## COLLECTED MATERIAL
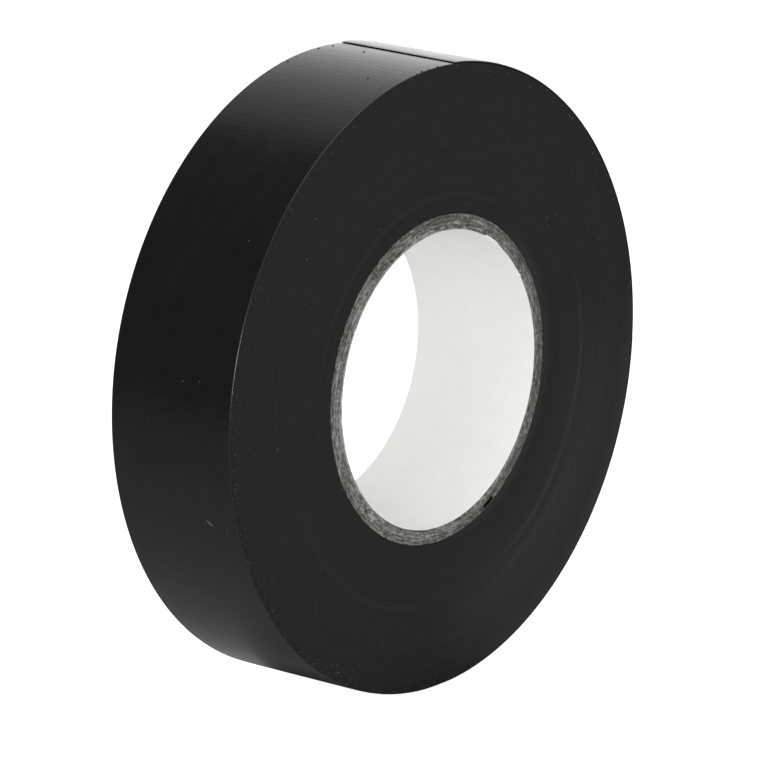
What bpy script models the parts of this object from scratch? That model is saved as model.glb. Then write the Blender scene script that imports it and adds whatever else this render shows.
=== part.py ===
"""Roll of black PVC electrical tape on a spiral-wound board core.

The roll stands on its rim: its axis is along Y, the front side faces -Y, +Z is up and the origin is the
middle of the bore. Angles are measured in the XZ plane from +X towards +Z, which is anticlockwise for
someone who faces the front side.

The core is five wound strips glued on each other: a white liner paper and four plies of grey board, each
with its own helical butt seam. The tape is one strip. Its wound laps are one solid, because they are stuck
to each other, and its free end is a chain of short links, so that it can be peeled off the roll. Each link
is hinged to the one before it on a line across the tape, half way through the tape's thickness.
"""

import math

import bmesh
import bpy
from mathutils import Vector

# ------------------------------------------------------------------ driving dimensions, in millimetres
TAPE_WIDTH = 19.0            # 3/4 inch tape
ROLL_RADIUS = 40.0           # to the top of the tape's free end
TAPE_THICKNESS = 0.18        # PVC backing with its adhesive
TAIL_CLEARANCE = 0.05        # between the loose end and the lap under it
CORE_RADIUS = 20.9           # outside of the board core
BORE_RADIUS = 19.0           # inside of the board core, 1 1/2 inch
LINER_THICKNESS = 0.12       # white liner paper
GLUE_LINE = 0.03             # between two plies, and between the core and the first lap
BOARD_PLIES = 4

STEP_DEG = 3.75              # facets round the roll
CUT_FRONT_DEG = 86.25        # where the tape's cut end lies at the front rim
CUT_BACK_DEG = 83.6          # and at the back rim: the tape was cut a little askew
TAIL_BASE_DEG = -3.75        # where the loose end joins the lap that is still stuck down
TAIL_LINKS = 12
LINK_GAP = 0.08              # between the ends of two links
REST_DEPTH = 39.72           # from the axis down to the flat that the roll stands on
REST_HALF_DEG = 5.39         # half the angle that this flat spans

# Seam of each core strip, from the bore outwards: angle at the front end, width of the gap between the
# strip's edges, and how far the seam turns between the front end and the back end.
SEAMS = (
    (150.0, 0.15, 58.0),
    (52.0, 0.20, 57.0),
    (224.0, 0.20, 56.0),
    (338.0, 0.25, 55.0),
    (-62.5, 1.10, 54.0),
)

MM = 0.001
HALF = TAPE_WIDTH / 2


def remove_everything():
    for obj in list(bpy.data.objects):
        bpy.data.objects.remove(obj, do_unlink=True)


def principled(name, colour, roughness, metallic=0.0, specular=0.5):
    mat = bpy.data.materials.new(name)
    mat.use_nodes = True
    shader = mat.node_tree.nodes["Principled BSDF"]
    shader.inputs["Base Color"].default_value = (*colour, 1.0)
    shader.inputs["Roughness"].default_value = roughness
    shader.inputs["Metallic"].default_value = metallic
    shader.inputs["Specular IOR Level"].default_value = specular
    return mat


def point(radius, deg, y):
    """A point at this radius and angle, in millimetres."""
    a = math.radians(deg)
    return Vector((radius * math.cos(a), y, radius * math.sin(a)))


def new_object(name, verts, faces, mat, origin=Vector((0, 0, 0)), parent=None, parent_origin=None):
    """A closed solid from points in millimetres, with its origin at the point given."""
    bm = bmesh.new()
    made = [bm.verts.new((v - origin) * MM) for v in verts]
    for face in faces:
        bm.faces.new([made[i] for i in face])
    bmesh.ops.recalc_face_normals(bm, faces=bm.faces)
    mesh = bpy.data.meshes.new(name)
    bm.to_mesh(mesh)
    bm.free()
    mesh.materials.append(mat)
    mesh.shade_smooth()
    mesh.set_sharp_from_angle(angle=math.radians(30))
    obj = bpy.data.objects.new(name, mesh)
    bpy.context.scene.collection.objects.link(obj)
    if parent is None:
        obj.location = origin * MM
    else:
        obj.parent = parent
        obj.location = (origin - parent_origin) * MM
    return obj


# ------------------------------------------------------------------ the tape's spiral
def lap_radius(deg):
    """Outer radius of the last lap. It starts at the cut, one tape thickness and the clearance down, and
    rises to ROLL_RADIUS when it is back at the cut after a full turn."""
    turn = (deg - CUT_FRONT_DEG) / 360.0
    start = ROLL_RADIUS - TAPE_THICKNESS - TAIL_CLEARANCE
    base_turn = (360.0 + TAIL_BASE_DEG - CUT_FRONT_DEG) / 360.0
    base = ROLL_RADIUS - TAPE_THICKNESS * (1.0 - base_turn)
    if turn <= base_turn:
        return start + (base - start) * turn / base_turn
    return base + (ROLL_RADIUS - base) * (turn - base_turn) / (1.0 - base_turn)


def roll_outline():
    """The wound roll's outline as (angle, radius), anticlockwise from the cut. Under the loose end it runs
    one tape thickness and the clearance further in. At the bottom it has the flat that the roll rests on."""
    outline = []
    base = 360.0 + TAIL_BASE_DEG
    flat_from, flat_to = 270.0 - REST_HALF_DEG, 270.0 + REST_HALF_DEG
    first = round(CUT_FRONT_DEG / STEP_DEG)
    last = round(base / STEP_DEG)
    for i in range(first, last + 1):
        deg = i * STEP_DEG
        if flat_from < deg < flat_to:
            continue
        if outline and outline[-1][0] < flat_from < deg:
            for end in (flat_from, flat_to):
                outline.append((end, REST_DEPTH / math.cos(math.radians(REST_HALF_DEG))))
        outline.append((deg, lap_radius(deg)))
    step = TAPE_THICKNESS + TAIL_CLEARANCE
    for i in range(last, first + round(360.0 / STEP_DEG)):
        deg = i * STEP_DEG
        outline.append((deg, lap_radius(deg) - step))
    return outline


def core_angles():
    """Corners of every ring of the core, half a facet on from the roll's own corners."""
    return [(i + 0.5) * STEP_DEG for i in range(round(360.0 / STEP_DEG))]


def zip_rings(outer, inner):
    """Triangles between two rings of (angle, index), each in order over one turn."""
    start = outer[0][0]
    inner = sorted(((a - start) % 360.0 + start, i) for a, i in inner)
    outer = outer + [(outer[0][0] + 360.0, outer[0][1])]
    inner = inner + [(inner[0][0] + 360.0, inner[0][1])]
    faces, a, b = [], 0, 0
    faces_left = len(outer) + len(inner) - 2
    while len(faces) < faces_left:
        more_outer = a + 1 < len(outer)
        more_inner = b + 1 < len(inner)
        if more_outer and (not more_inner or outer[a + 1][0] <= inner[b + 1][0]):
            faces.append((outer[a][1], outer[a + 1][1], inner[b][1]))
            a += 1
        else:
            faces.append((outer[a][1], inner[b + 1][1], inner[b][1]))
            b += 1
    return faces


def wound_laps(mat):
    outline = roll_outline()
    bore = [(a, CORE_RADIUS + GLUE_LINE) for a in core_angles()]
    rings = [(outline, -HALF), (outline, HALF), (bore, -HALF), (bore, HALF)]
    verts, index = [], []
    for ring, y in rings:
        index.append(list(range(len(verts), len(verts) + len(ring))))
        verts += [point(radius, deg, y) for deg, radius in ring]
    faces = []
    for front, back in ((0, 1), (2, 3)):
        n = len(index[front])
        for i in range(n):
            j = (i + 1) % n
            faces.append((index[front][i], index[front][j], index[back][j], index[back][i]))
    for outer, inner in ((0, 2), (1, 3)):
        faces += zip_rings(
            [(deg, i) for (deg, _), i in zip(outline, index[outer])],
            [(deg, i) for (deg, _), i in zip(bore, index[inner])],
        )
    return new_object("tape_wound_laps", verts, faces, mat)


# ------------------------------------------------------------------ the loose end
def tail_hinge(k):
    """Where link k turns: across the tape, half way through its thickness."""
    deg = TAIL_BASE_DEG + k * (CUT_FRONT_DEG - TAIL_BASE_DEG) / TAIL_LINKS
    return point(lap_radius(deg + 360.0) - TAPE_THICKNESS / 2, deg, 0.0)


def on_facet(radius_of, deg, y):
    """The point at this angle on the flat facet that holds it."""
    low = math.floor(deg / STEP_DEG + 1e-9) * STEP_DEG
    share = (deg - low) / STEP_DEG
    if share < 1e-9:
        return point(radius_of(low), low, y)
    return point(radius_of(low), low, y).lerp(point(radius_of(low + STEP_DEG), low + STEP_DEG, y), share)


def tail_link(k, mat, parent):
    span = (CUT_FRONT_DEG - TAIL_BASE_DEG) / TAIL_LINKS
    low = TAIL_BASE_DEG + k * span
    gap = math.degrees(LINK_GAP / 2 / ROLL_RADIUS)
    corners = round(span / STEP_DEG)
    start = low + gap
    inside = [low + i * STEP_DEG for i in range(1, corners)]
    end_front = end_back = low + span - gap
    if k == TAIL_LINKS - 1:
        end_front, end_back = CUT_FRONT_DEG, CUT_BACK_DEG

    def outer(deg):
        return lap_radius(deg + 360.0)

    def inner(deg):
        return lap_radius(deg + 360.0) - TAPE_THICKNESS

    verts, n = [], len(inside) + 2
    for radius_of in (outer, inner):
        for y, end in ((-HALF, end_front), (HALF, end_back)):
            verts += [on_facet(radius_of, deg, y) for deg in [start, *inside, end]]
    of, ob, nf, nb = 0, n, 2 * n, 3 * n
    faces = []
    for i in range(n - 1):
        faces.append((of + i, of + i + 1, ob + i + 1, ob + i))
        faces.append((nf + i, nb + i, nb + i + 1, nf + i + 1))
        faces.append((of + i, nf + i, nf + i + 1, of + i + 1))
        faces.append((ob + i, ob + i + 1, nb + i + 1, nb + i))
    faces.append((of, ob, nb, nf))
    faces.append((of + n - 1, nf + n - 1, nb + n - 1, ob + n - 1))
    origin = tail_hinge(k)
    parent_origin = tail_hinge(k - 1) if parent else None
    return new_object(f"tape_tail_{k + 1:02d}", verts, faces, mat, origin, parent, parent_origin)


# ------------------------------------------------------------------ the core's strips
def clipped(polygon, inside):
    """A polygon of (angle, y) cut by a line. inside gives the signed distance to keep."""
    kept = []
    for p, q in zip(polygon, polygon[1:] + polygon[:1]):
        dp, dq = inside(p), inside(q)
        if dp >= 0:
            kept.append(p)
        if (dp > 0 > dq) or (dp < 0 < dq):
            t = dp / (dp - dq)
            kept.append((p[0] + t * (q[0] - p[0]), p[1] + t * (q[1] - p[1])))
    return kept


def core_strip(name, inner_radius, outer_radius, seam, mat):
    """A tube made of one strip wound on a helix, with a thin gap where the strip's edges meet."""
    seam_deg, seam_gap, turn = seam
    half_gap = math.degrees(seam_gap / 2 / outer_radius)
    slope = TAPE_WIDTH / turn
    angles = core_angles()
    seam_deg = (seam_deg - angles[0]) % 360.0 + angles[0]

    def above(p):
        return p[1] - (-HALF + (p[0] - (seam_deg - half_gap)) * slope)

    def below(p):
        return (-HALF + (p[0] - (seam_deg + half_gap)) * slope) - p[1]

    verts, index, faces, wall = [], {}, [], {}

    def corner(deg, y, low):
        key = (round(deg % 360.0, 6), round(y, 6))
        if key not in index:
            index[key] = len(verts)
            share = (deg - low) / STEP_DEG
            for radius in (outer_radius, inner_radius):
                verts.append(point(radius, low, y).lerp(point(radius, low + STEP_DEG, y), share))
        return index[key]

    for turn_no in (0, 1):
        for low in angles:
            low += 360.0 * turn_no
            high = low + STEP_DEG
            cut = high > seam_deg - half_gap and low < seam_deg + half_gap + turn
            uncut = turn_no == 0 and not (
                low + 360.0 < seam_deg + half_gap + turn and high + 360.0 > seam_deg - half_gap
            )
            box = [(low, -HALF), (high, -HALF), (high, HALF), (low, HALF)]
            if cut:
                pieces = [clipped(box, above), clipped(box, below)]
            elif uncut:
                pieces = [box]
            else:
                continue
            for piece in pieces:
                ids = []
                for deg, y in piece:
                    i = corner(deg, y, low)
                    if i not in ids:
                        ids.append(i)
                if len(ids) < 3:
                    continue
                faces.append(list(ids))
                faces.append([i + 1 for i in reversed(ids)])
                for i, j in zip(ids, ids[1:] + ids[:1]):
                    if (j, i) in wall:
                        del wall[(j, i)]
                    else:
                        wall[(i, j)] = True
    for i, j in wall:
        faces.append((j, i, i + 1))
        faces.append((j, i + 1, j + 1))
    return new_object(name, verts, faces, mat)


def core(liner_mat, board_mats):
    radius = BORE_RADIUS
    core_strip("core_liner", radius, radius + LINER_THICKNESS, SEAMS[0], liner_mat)
    radius += LINER_THICKNESS
    ply = (CORE_RADIUS - radius) / BOARD_PLIES - GLUE_LINE
    for n in range(BOARD_PLIES):
        radius += GLUE_LINE
        core_strip(f"core_ply_{n + 1}", radius, radius + ply, SEAMS[n + 1], board_mats[n])
        radius += ply


def main():
    remove_everything()
    pvc = principled("black_pvc_film", (0.012, 0.012, 0.013), 0.28)
    core(
        principled("white_liner_paper", (0.76, 0.76, 0.75), 0.75, specular=0.3),
        [
            principled(f"grey_board_{n + 1}", (tone, tone, tone * 0.98), 0.9, specular=0.2)
            for n, tone in enumerate((0.17, 0.13, 0.16, 0.14))
        ],
    )
    wound_laps(pvc)
    parent = None
    for k in range(TAIL_LINKS):
        parent = tail_link(k, pvc, parent)


main()
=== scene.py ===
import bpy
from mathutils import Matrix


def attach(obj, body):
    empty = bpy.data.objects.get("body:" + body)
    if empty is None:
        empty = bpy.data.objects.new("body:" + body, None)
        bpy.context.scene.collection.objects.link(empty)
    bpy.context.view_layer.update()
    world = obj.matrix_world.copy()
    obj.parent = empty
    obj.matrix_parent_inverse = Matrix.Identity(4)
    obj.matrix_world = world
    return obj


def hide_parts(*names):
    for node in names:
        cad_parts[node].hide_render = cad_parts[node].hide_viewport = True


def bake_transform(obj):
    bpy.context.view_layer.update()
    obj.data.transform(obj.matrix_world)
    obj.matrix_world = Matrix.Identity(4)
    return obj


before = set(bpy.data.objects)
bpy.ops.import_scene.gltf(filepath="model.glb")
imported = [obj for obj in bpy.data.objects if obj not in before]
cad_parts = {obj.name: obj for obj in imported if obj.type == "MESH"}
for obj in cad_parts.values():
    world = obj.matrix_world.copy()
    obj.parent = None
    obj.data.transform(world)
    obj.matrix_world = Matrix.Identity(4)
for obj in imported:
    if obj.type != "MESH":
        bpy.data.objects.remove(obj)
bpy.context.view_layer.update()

import math

import bpy
import numpy as np
from mathutils import Vector

# A roll of black vinyl electrical tape standing on its rim, with a free end that peels.
# Lengths below are in millimetres and turned into metres when a mesh is made.
# The roll's axis is Y, its front side faces -Y, and an angle runs from +X towards +Z.

MM = 0.001
WIDTH = 19.0
HALF = WIDTH / 2
ROLL_RADIUS = 40.0
PITCH = 0.18                  # one lap of tape
TIP_CLEARANCE = 0.05
CORE_RADIUS = 20.9
BORE_RADIUS = 19.0
LINER = 0.12
GLUE = 0.03
PLIES = 4
CUT_FRONT = 86.25
CUT_BACK = 83.6
SEEN_FRONT = 85.45            # where the cut edge of the film really lies; the solid ends at the two angles above
SEEN_BACK = 84.2
BASE = -3.75                  # where the free end leaves the wound body
LINKS = 12
LINK_DEG = 7.5
REST_DEPTH = 39.86            # the rim is pressed flat this far below the axis; the solid's own flat is at 39.72
FILM_INSET = 0.006            # keeps the film inside the faceted solids' box
SEAMS = [(150.0, 0.15, 58.0), (52.0, 0.20, 57.0), (224.0, 0.20, 56.0), (338.0, 0.25, 55.0), (-61.3, 2.00, 54.0)]
SKIN_SEAM = (-84.0, 0.10, 54.0)
SKIN = 0.15                   # share of the outer ply that closes over its open seam


# ---------------------------------------------------------------- noise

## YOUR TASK
Repeat exactly the lines running from the one with "wound_laps(pvc)" through the one with "# The roll's", both included.

## SOLUTION FOR THIS PROBLEM
    wound_laps(pvc)
    parent = None
    for k in range(TAIL_LINKS):
        parent = tail_link(k, pvc, parent)


main()
=== scene.py ===
import bpy
from mathutils import Matrix


def attach(obj, body):
    empty = bpy.data.objects.get("body:" + body)
    if empty is None:
        empty = bpy.data.objects.new("body:" + body, None)
        bpy.context.scene.collection.objects.link(empty)
    bpy.context.view_layer.update()
    world = obj.matrix_world.copy()
    obj.parent = empty
    obj.matrix_parent_inverse = Matrix.Identity(4)
    obj.matrix_world = world
    return obj


def hide_parts(*names):
    for node in names:
        cad_parts[node].hide_render = cad_parts[node].hide_viewport = True


def bake_transform(obj):
    bpy.context.view_layer.update()
    obj.data.transform(obj.matrix_world)
    obj.matrix_world = Matrix.Identity(4)
    return obj


before = set(bpy.data.objects)
bpy.ops.import_scene.gltf(filepath="model.glb")
imported = [obj for obj in bpy.data.objects if obj not in before]
cad_parts = {obj.name: obj for obj in imported if obj.type == "MESH"}
for obj in cad_parts.values():
    world = obj.matrix_world.copy()
    obj.parent = None
    obj.data.transform(world)
    obj.matrix_world = Matrix.Identity(4)
for obj in imported:
    if obj.type != "MESH":
        bpy.data.objects.remove(obj)
bpy.context.view_layer.update()

import math

import bpy
import numpy as np
from mathutils import Vector

# A roll of black vinyl electrical tape standing on its rim, with a free end that peels.
# Lengths below are in millimetres and turned into metres when a mesh is made.
# The roll's axis is Y, its front side faces -Y, and an angle runs from +X towards +Z.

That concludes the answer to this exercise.